--- Information shown ---
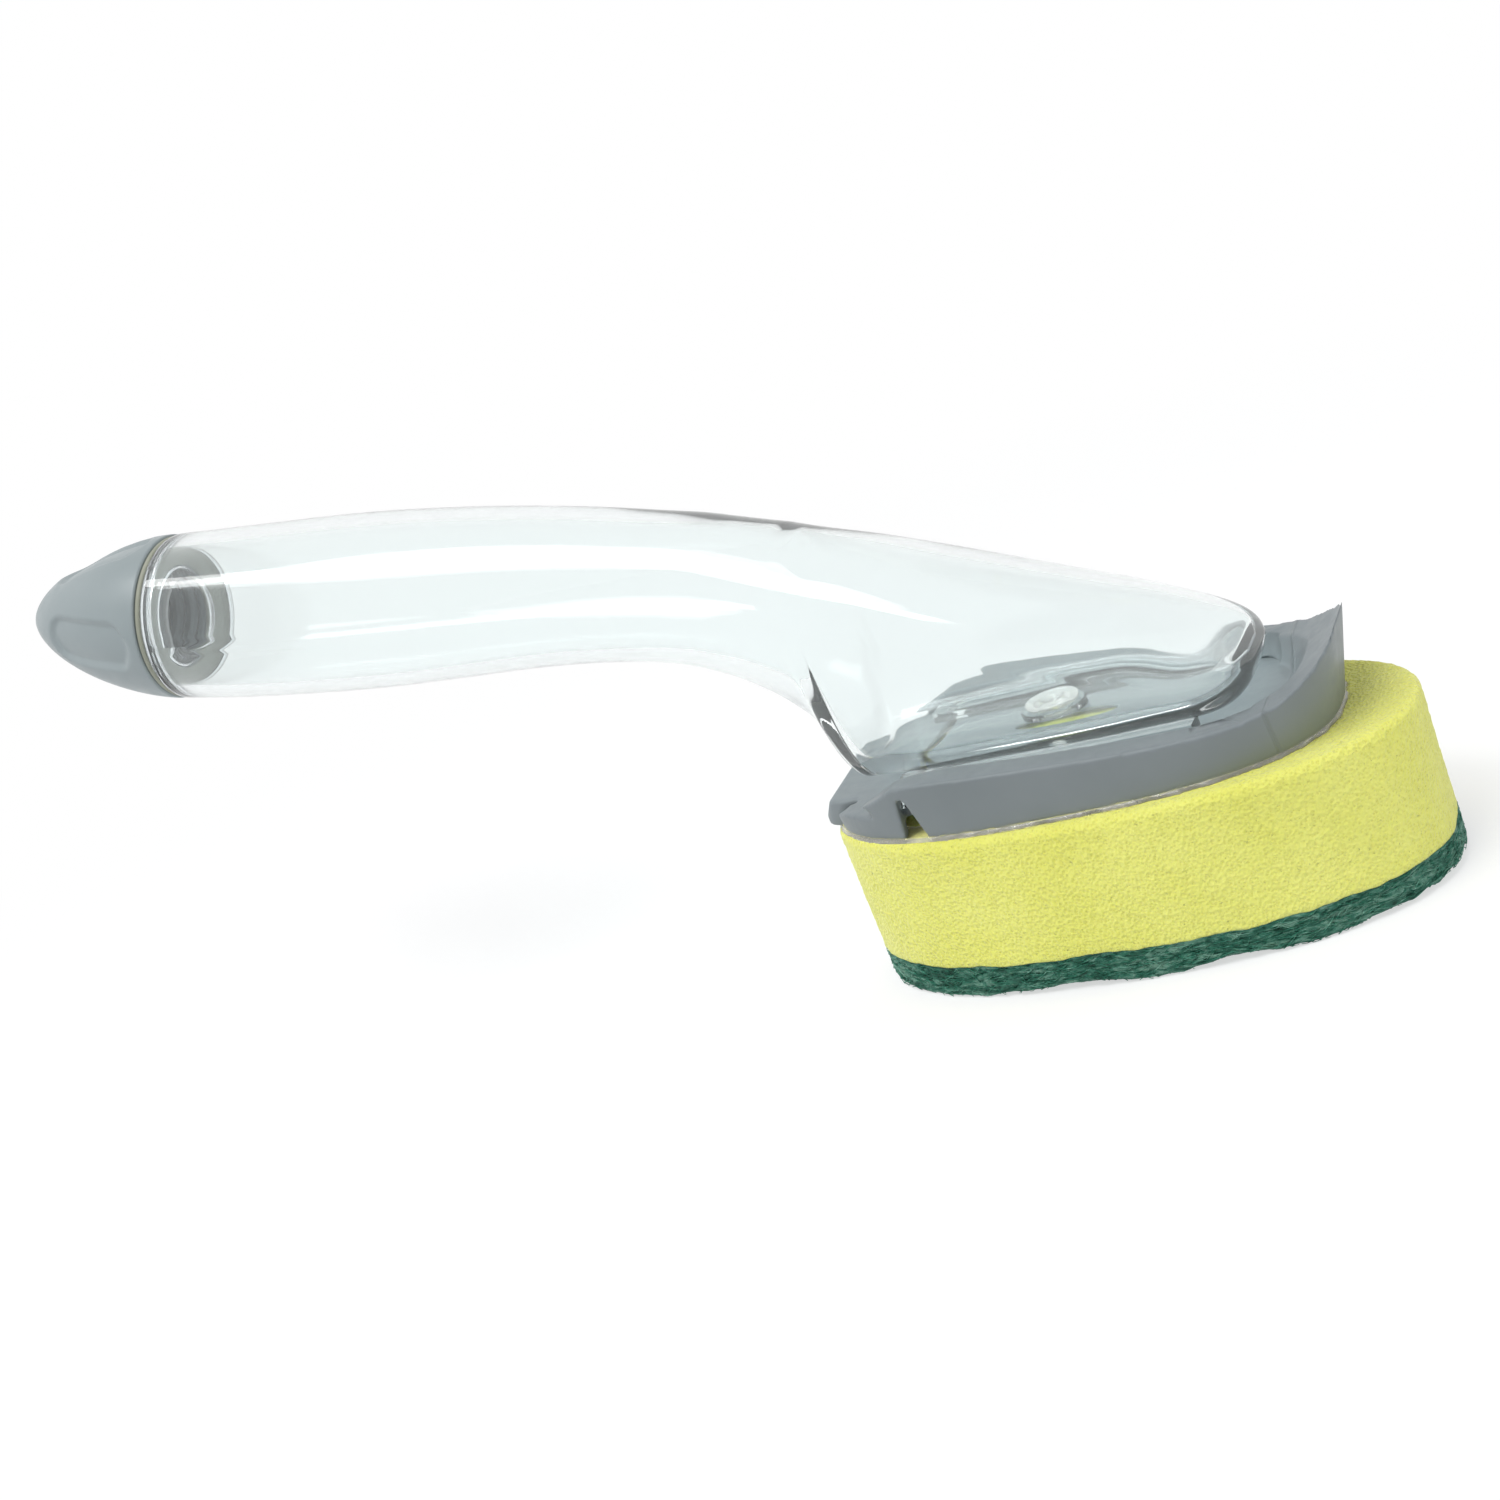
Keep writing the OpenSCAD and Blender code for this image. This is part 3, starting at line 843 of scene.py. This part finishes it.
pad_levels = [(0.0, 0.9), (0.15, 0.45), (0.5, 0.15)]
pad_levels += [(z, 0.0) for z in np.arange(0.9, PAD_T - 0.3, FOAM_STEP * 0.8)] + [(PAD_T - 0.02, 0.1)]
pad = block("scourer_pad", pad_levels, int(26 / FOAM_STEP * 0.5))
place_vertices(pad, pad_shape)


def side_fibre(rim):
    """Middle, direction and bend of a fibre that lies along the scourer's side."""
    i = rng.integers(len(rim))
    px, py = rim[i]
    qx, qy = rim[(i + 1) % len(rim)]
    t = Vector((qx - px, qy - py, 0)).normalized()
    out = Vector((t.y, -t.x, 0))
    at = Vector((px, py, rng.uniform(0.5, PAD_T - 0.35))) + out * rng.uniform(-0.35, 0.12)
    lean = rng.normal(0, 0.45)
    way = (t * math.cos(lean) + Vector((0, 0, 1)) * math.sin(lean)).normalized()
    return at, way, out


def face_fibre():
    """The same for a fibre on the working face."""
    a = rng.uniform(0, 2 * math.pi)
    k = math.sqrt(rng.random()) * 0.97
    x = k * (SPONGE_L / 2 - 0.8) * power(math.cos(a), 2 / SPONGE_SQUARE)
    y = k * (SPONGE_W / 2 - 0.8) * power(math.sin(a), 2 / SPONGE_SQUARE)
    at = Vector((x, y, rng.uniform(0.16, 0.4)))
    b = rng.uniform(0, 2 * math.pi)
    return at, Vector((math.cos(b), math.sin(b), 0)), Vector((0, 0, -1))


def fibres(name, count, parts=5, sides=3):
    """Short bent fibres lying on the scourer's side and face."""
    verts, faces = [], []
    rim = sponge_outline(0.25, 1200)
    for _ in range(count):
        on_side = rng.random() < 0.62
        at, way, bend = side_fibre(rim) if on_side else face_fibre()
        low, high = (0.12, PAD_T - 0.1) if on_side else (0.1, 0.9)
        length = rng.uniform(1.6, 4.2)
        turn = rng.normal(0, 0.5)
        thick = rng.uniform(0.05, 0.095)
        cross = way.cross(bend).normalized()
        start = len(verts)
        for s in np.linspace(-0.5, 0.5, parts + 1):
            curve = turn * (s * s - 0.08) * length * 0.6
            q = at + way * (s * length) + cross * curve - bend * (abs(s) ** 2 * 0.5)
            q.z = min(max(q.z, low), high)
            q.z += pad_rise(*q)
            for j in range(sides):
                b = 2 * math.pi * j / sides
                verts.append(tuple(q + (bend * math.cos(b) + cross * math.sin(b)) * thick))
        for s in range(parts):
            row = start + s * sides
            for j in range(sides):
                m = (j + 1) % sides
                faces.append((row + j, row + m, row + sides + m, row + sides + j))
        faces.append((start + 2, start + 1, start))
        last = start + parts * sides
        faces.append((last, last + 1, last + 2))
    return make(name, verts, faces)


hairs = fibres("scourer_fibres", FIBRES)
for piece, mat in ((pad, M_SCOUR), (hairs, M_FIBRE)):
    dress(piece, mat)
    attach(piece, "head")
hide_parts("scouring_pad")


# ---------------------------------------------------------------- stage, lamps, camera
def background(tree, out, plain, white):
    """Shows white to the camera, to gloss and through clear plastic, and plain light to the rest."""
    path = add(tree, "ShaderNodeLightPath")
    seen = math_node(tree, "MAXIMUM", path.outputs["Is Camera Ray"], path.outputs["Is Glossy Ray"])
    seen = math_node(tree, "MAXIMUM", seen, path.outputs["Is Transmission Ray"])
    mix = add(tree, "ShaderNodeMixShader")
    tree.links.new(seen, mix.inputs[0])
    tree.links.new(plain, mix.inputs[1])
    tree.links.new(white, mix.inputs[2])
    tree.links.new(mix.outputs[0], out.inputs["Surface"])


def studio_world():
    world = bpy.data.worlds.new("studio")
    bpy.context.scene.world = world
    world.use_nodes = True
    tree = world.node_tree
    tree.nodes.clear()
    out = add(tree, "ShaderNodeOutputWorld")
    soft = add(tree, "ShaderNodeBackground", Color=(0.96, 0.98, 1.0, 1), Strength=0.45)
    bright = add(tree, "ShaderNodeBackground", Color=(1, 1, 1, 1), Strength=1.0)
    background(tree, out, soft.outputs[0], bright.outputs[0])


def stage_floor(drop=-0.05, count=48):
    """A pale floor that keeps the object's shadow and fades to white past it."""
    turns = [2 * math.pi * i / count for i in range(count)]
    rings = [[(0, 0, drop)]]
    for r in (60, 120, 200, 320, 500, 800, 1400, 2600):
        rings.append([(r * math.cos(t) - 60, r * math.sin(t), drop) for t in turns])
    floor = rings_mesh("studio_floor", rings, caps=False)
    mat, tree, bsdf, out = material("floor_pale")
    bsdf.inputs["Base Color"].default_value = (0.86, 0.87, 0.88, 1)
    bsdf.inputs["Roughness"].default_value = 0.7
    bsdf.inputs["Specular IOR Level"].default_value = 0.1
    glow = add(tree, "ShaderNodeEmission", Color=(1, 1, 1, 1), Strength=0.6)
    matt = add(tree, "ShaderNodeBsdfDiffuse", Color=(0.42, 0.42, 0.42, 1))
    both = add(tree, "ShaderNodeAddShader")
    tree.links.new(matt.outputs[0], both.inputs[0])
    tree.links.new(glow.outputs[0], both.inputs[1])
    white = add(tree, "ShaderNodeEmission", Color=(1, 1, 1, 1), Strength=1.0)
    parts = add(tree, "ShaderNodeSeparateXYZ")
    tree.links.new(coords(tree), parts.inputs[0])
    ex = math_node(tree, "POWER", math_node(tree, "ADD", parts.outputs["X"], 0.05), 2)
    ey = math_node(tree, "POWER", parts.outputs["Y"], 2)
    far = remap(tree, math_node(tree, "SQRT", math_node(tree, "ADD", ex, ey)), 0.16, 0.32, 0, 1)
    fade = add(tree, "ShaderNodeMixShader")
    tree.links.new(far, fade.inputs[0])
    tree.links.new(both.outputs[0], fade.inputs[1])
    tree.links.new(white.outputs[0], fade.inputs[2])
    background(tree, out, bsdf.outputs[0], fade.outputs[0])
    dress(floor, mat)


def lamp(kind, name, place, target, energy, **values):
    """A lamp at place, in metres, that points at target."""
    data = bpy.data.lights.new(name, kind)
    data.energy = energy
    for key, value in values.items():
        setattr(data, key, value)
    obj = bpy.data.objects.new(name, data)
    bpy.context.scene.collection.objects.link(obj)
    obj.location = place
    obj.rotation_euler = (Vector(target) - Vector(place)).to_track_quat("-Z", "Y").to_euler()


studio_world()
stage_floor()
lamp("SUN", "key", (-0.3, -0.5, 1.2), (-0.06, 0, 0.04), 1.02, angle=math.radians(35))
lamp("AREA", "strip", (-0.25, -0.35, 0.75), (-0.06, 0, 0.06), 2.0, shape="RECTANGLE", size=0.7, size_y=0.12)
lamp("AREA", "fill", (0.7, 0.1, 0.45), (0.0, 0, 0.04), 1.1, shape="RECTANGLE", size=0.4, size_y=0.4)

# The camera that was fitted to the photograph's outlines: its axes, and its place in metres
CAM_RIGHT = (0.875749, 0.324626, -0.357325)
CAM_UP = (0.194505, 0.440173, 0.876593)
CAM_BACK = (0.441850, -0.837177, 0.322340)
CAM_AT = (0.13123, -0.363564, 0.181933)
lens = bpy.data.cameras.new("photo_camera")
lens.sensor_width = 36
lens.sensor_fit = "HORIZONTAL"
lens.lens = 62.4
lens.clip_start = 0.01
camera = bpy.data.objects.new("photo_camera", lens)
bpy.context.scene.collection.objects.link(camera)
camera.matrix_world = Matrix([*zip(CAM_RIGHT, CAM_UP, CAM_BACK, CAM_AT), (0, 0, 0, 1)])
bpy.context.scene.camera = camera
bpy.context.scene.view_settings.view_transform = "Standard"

--- Goal of the exercise ---
Word for word, reproduce the listing above from its start up to and including the line that has "place_vertices(pad, pad_shape)". Give only those lines.

--- Response for this exercise ---
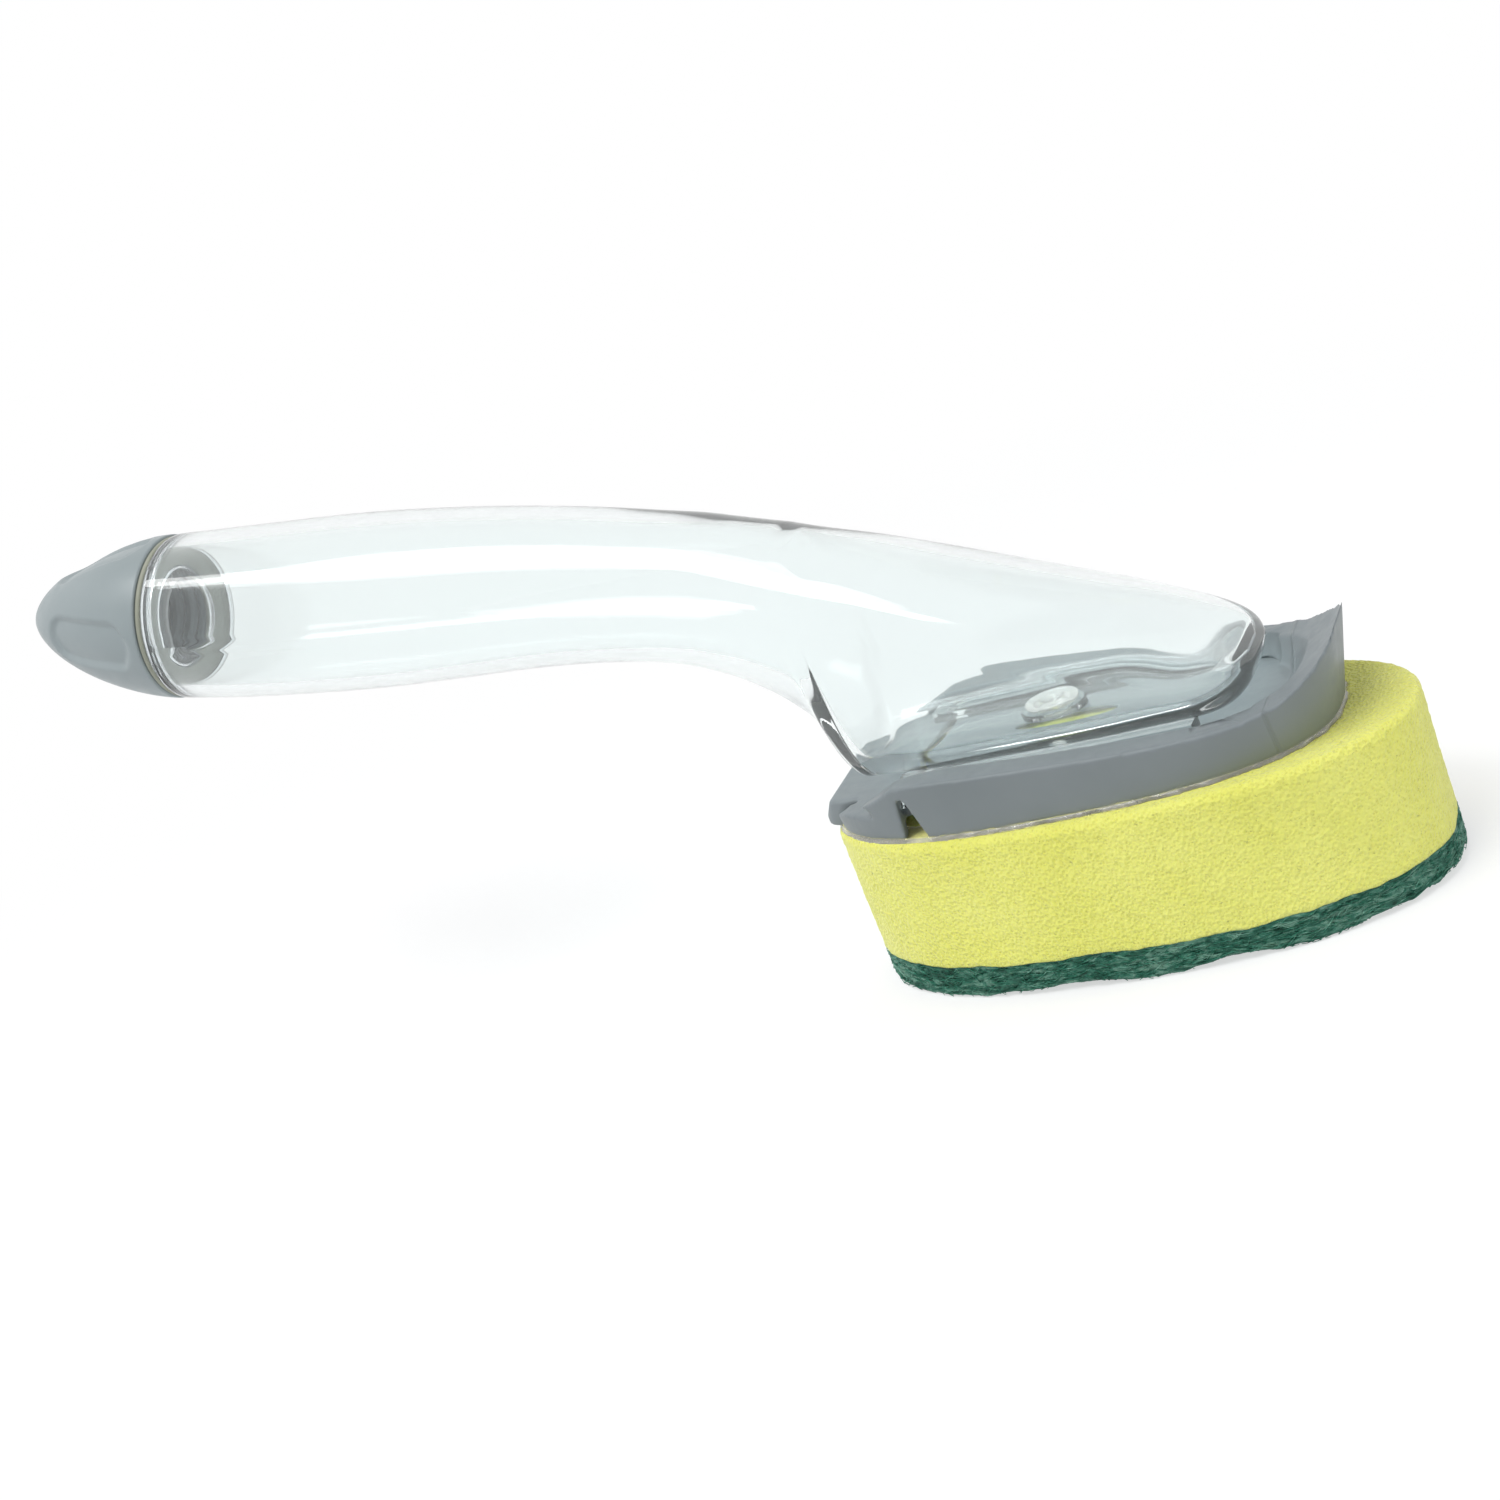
Keep writing the OpenSCAD and Blender code for this image. This is part 3, starting at line 843 of scene.py. This part finishes it.
pad_levels = [(0.0, 0.9), (0.15, 0.45), (0.5, 0.15)]
pad_levels += [(z, 0.0) for z in np.arange(0.9, PAD_T - 0.3, FOAM_STEP * 0.8)] + [(PAD_T - 0.02, 0.1)]
pad = block("scourer_pad", pad_levels, int(26 / FOAM_STEP * 0.5))
place_vertices(pad, pad_shape)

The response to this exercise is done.